LE DI A SAN GERALDO una pequeña lección de cocina ayer. Atemorizante, lo sé. El jueves, SG no tenía ganas de hornear y yo estaba de humor para un postre. Entonces, compró un brownie de chocolate empaquetado en El Corté Inglés. Realmente no era un brownie, es lo que habríamos llamado un “pound cake” en los Estados Unidos. Parece una barra de pan. Este estaba un poco seco. Que decepcion.

Entonces, el viernes por la mañana después del desayuno, San Geraldo me preguntó si quería otra porción del pastel seco y le dije: “Claro, le pondré un poco de mantequilla y la pondré en el microondas. Mejor aún, usaré mantequilla de cacahuetes”. San Geraldo hizo una mueca.

Le dije: “Sabes, siempre dices que odias la mantequilla de maní, pero la primera vez que fuimos a Colonial Williamsburg [hace 36 años] y fuimos a King’s Arms Tavern (Taberna de Armas del Rey), nuestro primer plato fue la sopa de cacahuetes. Y te encantó. Y sabía a mantequilla de cacahuetes”.

“Bueno, la sopa de cacahuetes no tiene mantequilla”, él declaró.

¿Qué? “Bueno, tampoco la mantequilla de cacahuetes. Está hecho con aceite de cacahuetes.”

Pero luego me pregunté: “¿Tu problema con la mantequilla de cacahuetes fue que pensaste que tenía mantequilla? ¿Cuándo dejaste de gustarme la mantequilla?”

Después de todo eso, nos dimos cuenta de que la verdadera razón por la que dice que no le gusta la mantequilla de cacahuetes es porque su padre siempre “contaminó” el frasco de mermelada con su cuchillo de mantequilla de cacahuetes. Eso no me haría disgustar la mantequilla de maní. Simplemente me cabrearía.

With Alice, SG’s mother, around 1985 in Colonial Williamsburg. She liked the peanut soup, and she never contaminated the jam.

Con Alice, la madre de SG, alrededor de 1985 en Colonial Williamsburg. A ella le gustó la sopa de cacahuetes, y ella nunca contaminó la mermelada.

Author: Moving with Mitchell

From Brooklyn, New York; to North Massapequa; back to Brooklyn; Brockport, New York; back to Brooklyn... To Boston, Massachusetts, where I met Jerry... To Marina del Rey, California; Washington, DC; New Haven and Guilford, Connecticut; San Diego, San Francisco, Palm Springs, and Santa Barbara, California; Las Vegas, Nevada; Irvine, California; Sevilla, Spain. And Fuengirola, Málaga..

20 thoughts on “Lockdown Day 77: Peanut Soup / Encierro Día 77: Sopa de Cacahuete”
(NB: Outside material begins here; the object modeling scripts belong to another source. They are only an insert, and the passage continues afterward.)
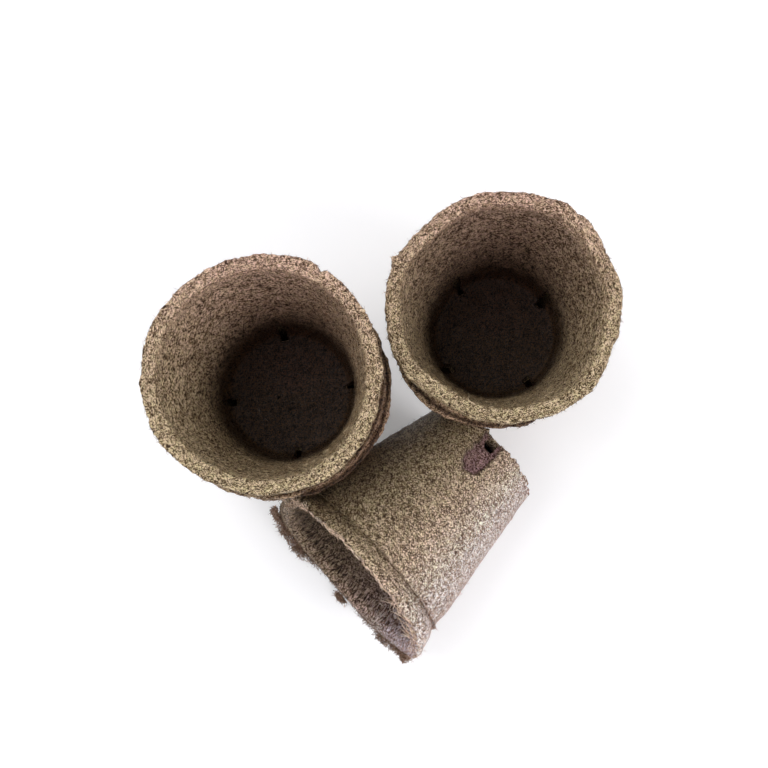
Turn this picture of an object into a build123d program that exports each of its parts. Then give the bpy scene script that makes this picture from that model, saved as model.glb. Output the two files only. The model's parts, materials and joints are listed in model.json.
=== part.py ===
from build123d import *
from math import atan2, cos, degrees, radians, sin, sqrt, tan
import os

# Driving dimensions of one moulded pot, in millimetres
rim_diameter = 60.0
base_diameter = 38.5
height = 48.5
wall = 1.4
floor_thickness = 2.2

# The thick rim: how far it stands out from the wall, and how deep it is
lip_overhang = 2.2
lip_height = 2.6

# Rounding of the pressed edges, and of the corner between wall and floor inside
edge_round = 1.0
inner_corner_round = 3.0

# Drain slots at the foot of the wall, open through the base edge: each is a shallow pressed
# recess with a narrower slit through its middle
slot_count = 4
recess_width = 7.0
recess_height = 14.0
recess_depth = 0.8
slit_width = 4.0
slit_height = 10.5

# Air between the walls of two pots that stand one inside the other
nest_clearance = 0.35

# The two lying pots are a little smaller than the standing ones, in every length
lying_share = 0.94

# Air between neighbours: rims of the standing nests, lying rim and left nest,
# lying base and right nest
standing_gap = 2.2
lying_gap = 0.5
base_gap = 1.0

# How far sideways the right nest stands from the line of the lying nest
right_shift = 22.5

# Every cut runs this far past the face that it opens
overrun = 2.0
full_turn = 360.0
right_angle = 90.0

# Steps up a pot at which the nests are kept apart, and passes that settle their places
station_count = 40
settling_passes = 12

# Sizes that follow from one pot
rim_radius = rim_diameter / 2
base_radius = base_diameter / 2
wall_top_radius = rim_radius - lip_overhang
draft = atan2(wall_top_radius - base_radius, height)
wall_across = wall / cos(draft)
lip_underside = height - lip_height
full_rim_level = lip_underside + edge_round
nest_pitch = (wall + nest_clearance) / sin(draft)


def wall_radius(level):
    """Outer radius of the plain wall at a height above the base."""
    return base_radius + level * tan(draft)


def nest_radius(level):
    """Radius of the room that a nest takes at a height above its base."""
    return rim_radius if level >= full_rim_level else wall_radius(level)


def half_chord(radius, offset):
    """Half the width of a circle at a distance from its centre."""
    return sqrt(max(radius**2 - offset**2, 0))


# A pot on its side rests on the rounded edge of its base and the rounded back of its rim
rim_round_radius = rim_radius - edge_round
base_round_radius = base_radius - edge_round / tan((radians(right_angle) + draft) / 2)
lean = atan2(rim_round_radius - base_round_radius, lip_underside)
rest_height = lying_share * (base_round_radius * cos(lean) - edge_round * sin(lean) + edge_round)
lying_length = lying_share * (height + nest_pitch)


def lying_flank():
    """Places along one flank of the lying nest: ahead of its base, above the floor, out sideways."""
    stations = [full_rim_level * (step / station_count) for step in range(2 * station_count + 1)]
    places = []
    for station in stations:
        reach = lying_share * station
        ring_radius = lying_share * nest_radius(station)
        for level in stations:
            rise = (level - rest_height - reach * sin(lean)) / cos(lean)
            if reach <= lying_length and abs(rise) < ring_radius:
                ahead = reach * cos(lean) - rise * sin(lean)
                places.append((ahead, level, half_chord(ring_radius, rise)))
    return places


# The right nest stands just behind the base of the lying nest
flank = lying_flank()
right_behind_base = max(
    half_chord(nest_radius(level) + base_gap, max(right_shift - sideways, 0)) - ahead
    for ahead, level, sideways in flank
)

# The nests lean on one another for their places, so these settle over a few passes:
# the right nest against the left rims, then the lying nest against the left nest
lying_spacing = rim_diameter
for settling_pass in range(settling_passes):
    standing_spacing = half_chord(rim_diameter + standing_gap, lying_spacing - right_shift)
    left_ahead_of_base = standing_spacing - right_behind_base
    lying_spacing = lying_gap + max(
        sideways + half_chord(nest_radius(level), ahead - left_ahead_of_base)
        for ahead, level, sideways in flank
    )

# The origin lies on the floor, under the middle of the box round all three nests
lying_mouth_rise = rim_round_radius * sin(lean) - edge_round * cos(lean) + edge_round
lying_mouth_reach = lying_length * cos(lean) - left_ahead_of_base + lying_share * lying_mouth_rise
low_x = -max(rim_radius, lying_mouth_reach)
high_x = standing_spacing + rim_radius
left_x = -(low_x + high_x) / 2
left_y = (lying_spacing + lying_share * rim_radius - rim_radius) / 2
right_x = left_x + standing_spacing
lying_base_x = left_x + left_ahead_of_base
lying_y = left_y - lying_spacing
right_y = lying_y + right_shift

left_seat = Plane(origin=(left_x, left_y, 0))
right_seat = Plane(origin=(right_x, right_y, 0))
lying_seat = Plane(
    origin=(lying_base_x, lying_y, rest_height),
    x_dir=(sin(lean), 0, cos(lean)),
    z_dir=(-cos(lean), 0, sin(lean)),
)

# Each nest: its seat, the share of the full size that its pots have, and outermost pot
# first, the turn of each pot's slots in degrees
nests = {
    "left": (left_seat, 1, {"outer": 20, "middle": 82, "inner": 54}),
    "right": (right_seat, 1, {"outer": 30, "inner": -8}),
    "lying": (lying_seat, lying_share, {"outer": -3, "inner": 44}),
}


def round_topped_strip(width, height):
    """The outline of a recess or slit, from below the base edge up to a round top."""
    straight = height - width / 2
    with Locations((0, (straight - overrun) / 2)):
        Rectangle(width, straight + overrun)
    with Locations((0, straight)):
        Circle(width / 2)


def moulded_pot(slot_turn):
    """One full-size pot, with its base on the floor at the origin and its mouth up."""
    inner_rim_radius = wall_top_radius - wall_across
    inner_floor_radius = wall_radius(floor_thickness) - wall_across
    with BuildPart() as pot:
        with BuildSketch(Plane.XZ):
            with BuildLine():
                outline = FilletPolyline(
                    (0, 0),
                    (base_radius, 0),
                    (wall_radius(lip_underside), lip_underside),
                    (rim_radius, lip_underside),
                    (rim_radius, height),
                    (inner_rim_radius, height),
                    (inner_floor_radius, floor_thickness),
                    (0, floor_thickness),
                    radius=[edge_round, 0, edge_round, edge_round, edge_round, inner_corner_round],
                )
                Line(outline @ 1, outline @ 0)
            make_face()
        revolve(axis=Axis.Z)

        # Each slot is cut from a plane that lies under the wall, at the depth of the recess
        recess_start = base_radius - recess_depth / cos(draft)
        for slot in range(slot_count):
            turn = radians(slot_turn + slot * full_turn / slot_count)
            outward = Vector(cos(turn), sin(turn), 0)
            sideways = Vector(-sin(turn), cos(turn), 0)
            out_of_wall = outward * cos(draft) - Vector(0, 0, sin(draft))
            slot_plane = Plane(outward * recess_start, x_dir=sideways, z_dir=out_of_wall)
            with BuildSketch(slot_plane):
                round_topped_strip(recess_width, recess_height)
            extrude(amount=overrun, mode=Mode.SUBTRACT)
            with BuildSketch(slot_plane):
                round_topped_strip(slit_width, slit_height)
            extrude(amount=overrun, both=True, mode=Mode.SUBTRACT)
    return pot.part


os.makedirs("parts", exist_ok=True)
for nest, (seat, share, slot_turns) in nests.items():
    for level, (place, slot_turn) in enumerate(slot_turns.items()):
        name = f"{nest}_{place}_pot"
        pot_seat = seat.offset(level * share * nest_pitch)
        pot = pot_seat.location * scale(moulded_pot(slot_turn), by=share)
        pot.label = name
        export_step(pot, f"parts/{name}.step")

print("nest pitch", nest_pitch, "lean in degrees", degrees(lean))
print("left", left_x, left_y, "right", right_x, right_y)
print("lying base", lying_base_x, lying_y, rest_height)
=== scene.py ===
# %% [markdown]
# # Seven pressed peat pots, nested in three groups
#
# The real objects are small seedling pots, moulded wet from peat and wood fibre and then dried.
# The looks come from rough fibre, ragged rims and a speckle of pale, brown and nearly black
# bits. Each cell below makes one step of that, on top of the exact solids of the CAD model.

# %% Load the fixed frame
import itertools
import json

import bpy
import numpy as np
from mathutils import Matrix, Vector


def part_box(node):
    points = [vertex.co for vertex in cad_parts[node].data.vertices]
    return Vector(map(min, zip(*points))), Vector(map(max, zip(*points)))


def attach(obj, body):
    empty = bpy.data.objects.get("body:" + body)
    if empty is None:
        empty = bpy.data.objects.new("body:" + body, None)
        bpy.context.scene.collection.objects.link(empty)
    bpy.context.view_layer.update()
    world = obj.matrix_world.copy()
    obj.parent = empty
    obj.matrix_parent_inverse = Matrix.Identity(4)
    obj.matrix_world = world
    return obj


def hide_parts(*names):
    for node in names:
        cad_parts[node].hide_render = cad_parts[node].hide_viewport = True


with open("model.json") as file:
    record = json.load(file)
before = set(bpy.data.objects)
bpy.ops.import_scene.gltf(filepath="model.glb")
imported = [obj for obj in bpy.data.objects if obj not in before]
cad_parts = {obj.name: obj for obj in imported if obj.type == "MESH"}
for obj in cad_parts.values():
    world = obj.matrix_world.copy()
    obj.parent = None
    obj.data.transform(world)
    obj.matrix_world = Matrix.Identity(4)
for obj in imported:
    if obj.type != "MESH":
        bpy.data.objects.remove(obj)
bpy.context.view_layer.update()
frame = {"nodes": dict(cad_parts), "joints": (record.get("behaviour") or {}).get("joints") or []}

# %% [markdown]
# ## The sizes of one pot
#
# Blender works in metres and pot makers in millimetres, so each size is written in millimetres
# and multiplied by one named value. The rim and the height are read from the CAD box of a
# standing pot. The other sizes are the ones that the CAD model was drawn with.

# %% Sizes of one pot
mm = 0.001
low, high = (np.array(corner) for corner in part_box("left_inner_pot"))
rim_radius = (high - low)[0] / 2
height = (high - low)[2]
base_radius, wall, floor_thickness = 19.25 * mm, 1.4 * mm, 2.2 * mm
lip_overhang, lip_height = 2.2 * mm, 2.6 * mm
slot_count = 4
recess_width, recess_height, recess_depth = 7.0 * mm, 14.0 * mm, 0.8 * mm
slit_width, slit_height, slit_reach = 4.0 * mm, 10.5 * mm, 2.0 * mm
print("rim radius", rim_radius, "height", height)

# %% Sizes that follow
wall_top_radius = rim_radius - lip_overhang
flare = (wall_top_radius - base_radius) / height
wall_across = wall * np.sqrt(1 + flare**2)
lip_underside = height - lip_height
inner_floor_radius = base_radius + floor_thickness * flare - wall_across
slit_start = base_radius - recess_depth - slit_reach
print("wall flare", flare, "inner floor radius", inner_floor_radius)

# %% [markdown]
# ## Smooth random values
#
# Everything rough on these pots needs random values that change smoothly from place to place.
# A lattice of random numbers gives them. One call handles all vertices of a pot, and a seed
# makes it the same in each run.

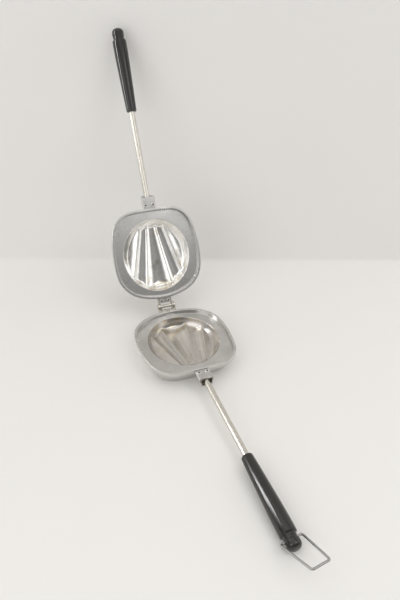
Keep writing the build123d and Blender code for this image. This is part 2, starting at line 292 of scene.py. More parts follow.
def keep_own_place(obj, half):
    """Stores each point's place in its own half, so that a finish runs the same way on both halves."""
    back = HALVES[half].inverted()
    shift = 0.0 if half == "lower" else 0.37
    attribute = obj.data.attributes.new("own_place", "FLOAT_VECTOR", "POINT")
    for point, stored in zip(obj.data.vertices, attribute.data):
        place = back @ point.co
        stored.vector = (place.x + shift, place.y, place.z + shift)


def bake_place(obj, place):
    """Moves the mesh itself, so that the object stays at the origin."""
    obj.data.transform(place)
    obj.data.update()


def seat(obj, half, body, node, finish):
    """Gives a finished piece its finish, its place in the part and the solid that it stands for."""
    keep_own_place(obj, half)
    if finish is not None:
        obj.data.materials.clear()
        obj.data.materials.append(finish)
    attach(obj, body)
    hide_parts(node)
    return obj


def copied(obj, name):
    """A copy of a piece with its own mesh."""
    pick(obj)
    bpy.ops.object.duplicate(linked=False)
    return named(name)


def joined(first, *others):
    """Joins pieces into the first one."""
    deselect_all()
    for obj in (first, *others):
        obj.select_set(True)
    bpy.context.view_layer.objects.active = first
    bpy.ops.object.join()
    return first


def from_solid(node, name):
    """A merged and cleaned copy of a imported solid, ready to be worked on."""
    source = frame["nodes"][node]
    pick(source)
    bpy.ops.object.duplicate(linked=False)
    obj = named(name)
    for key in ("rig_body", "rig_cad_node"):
        if key in obj:
            del obj[key]
    obj.parent = None
    obj.matrix_world = Matrix.Identity(4)
    edit()
    bpy.ops.mesh.customdata_custom_splitnormals_clear()
    bpy.ops.mesh.remove_doubles(threshold=2e-6)
    bpy.ops.mesh.dissolve_limited(angle_limit=radians(0.6))
    bpy.ops.mesh.normals_make_consistent(inside=False)
    leave_edit()
    return obj


def turned(name, profile, steps=64):
    """A turned piece about Z: one point drawn along the profile of (radius, height), then spun."""
    deselect_all()
    bpy.ops.mesh.primitive_plane_add(size=0.001)
    obj = named(name)
    edit()
    bpy.ops.mesh.merge(type="CENTER")
    radius, height = profile[0]
    bpy.ops.transform.translate(value=(radius, 0, height))
    for (r0, h0), (r1, h1) in zip(profile, profile[1:]):
        bpy.ops.mesh.extrude_vertices_move(TRANSFORM_OT_translate={"value": (r1 - r0, 0, h1 - h0)})
    bpy.ops.mesh.select_all(action="SELECT")
    bpy.ops.mesh.spin(steps=steps, angle=2 * pi, center=(0, 0, 0), axis=(0, 0, 1))
    leave_edit()
    tidy_mesh(obj)
    return obj


def arc(centre, radius, start, end, steps):
    """Points on an arc in (radius, height), angles in degrees."""
    angles = [radians(start + (end - start) * i / steps) for i in range(steps + 1)]
    return [(centre[0] + radius * cos(a), centre[1] + radius * sin(a)) for a in angles]


def wrapped(name, rings):
    """A closed skin through a stack of closed rings: a grid whose rows are laid on them."""
    rows, columns = rings.shape[:2]
    deselect_all()
    bpy.ops.mesh.primitive_grid_add(x_subdivisions=columns, y_subdivisions=rows - 1, size=0.1)
    obj = named(name)
    closed = np.concatenate([rings, rings[:, :1]], axis=1)
    obj.data.vertices.foreach_set("co", closed.reshape(-1).astype(np.float32))
    obj.data.update()
    tidy_mesh(obj)
    return obj


# ---------------------------------------------------------------- finishes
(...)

  1. I have found that peanut butter is good on almost everything! Dry or not, this ‘brownie’ looks pretty good.
    You and your MIL must have liked each other…….you both look comfortable with each other. She looks like a sweetheart.
    And ‘Mr.Legs’ isn’t bad either!!

    1. Jim:
      The brownie was nothing like a brownie. Just basically dry cake. But the flavor wasn’t bad. Alice and I ADORED each other. I miss her every day.

    1. Bob:
      But how is it I knew there wasn’t butter in it? Have we entered an alternate universe?

  2. good peanut butter should be 95% crushed peanuts, 5% cane juice and salt. at least mine is.

    been to the king’s arms; peanut soup IS dee-lish!

    1. anne marie:
      Cane juice. I had no idea. Although, I love peanut butter, I wasn’t a fan of the peanut soup and I don’t like peanut butter shakes. Maybe we were at the King’s Arms at the same time! What a great experience.

  3. Never been a fan of peanut butter…it’s just O-K, once a year or two. I think the aroma is just too overpowering. I’ll eat peanuts once in while also, but won’t go out of my way for them. So those decadent restaurant/cafe deserts are still on hold?

    1. Frank:
      We do need to get over our anxiety about sharing public spaces. It looks like this is going to be a long haul. (And I need some of Mesón Salvador’s cheesecake… at a minimum.)

  4. Most food prejudices have strange and complex roots. Contaminating the jam would be enough to trigger that. We can overcome that one.

  5. I agree with SG about jam – It is downright uncouth to contaminate jam with butter, peanut butter, or crumbs.
    I was desperate for a treat the other day. I microwaved stale rice cakes that I had smeared with crunchy peanut butter and decorated with chocolate chips. The rice cakes came out crispy with a wonderfully gooey mess on top. Not bad.

    1. Wilma:
      I also agree. I also hated it when SG would leave HIS crumbs on the butter! That stale rice cake solution sounds like a great idea. I’ll have to try that!

  6. I LOVE peanut butter. I eat it almost daily — when I’m home for lunch, anyway. I bet it was good on that chocolate “brownie”!

    1. Steve:
      The peanut butter definitely improved the stale brownie. I have dark-chocolate–topped rice cakes that I really enjoy topped with peanut butter (and sometimes jam).

  7. peanut butter and jelly, I agree should not mix one with the other when spreading, best to use separate spoons. Oh well, such life traumas, who knew.

    1. larrymuffin:
      I use a butter knife for the peanut butter and a spoon for the jelly/jam/marmalade. No contamination when I’m cooking.

  8. Make a toasted cheese sandwich only with peanut butter. Buttered and toasted very tasty.
    parsnip

    1. Parsnip:
      An old friend of mine suggested that when I was at university. I didn’t like it. I should try it again. Maybe my tastes haves changed. I was also told to try peanut butter and bacon sandwiches. Nope, hated that.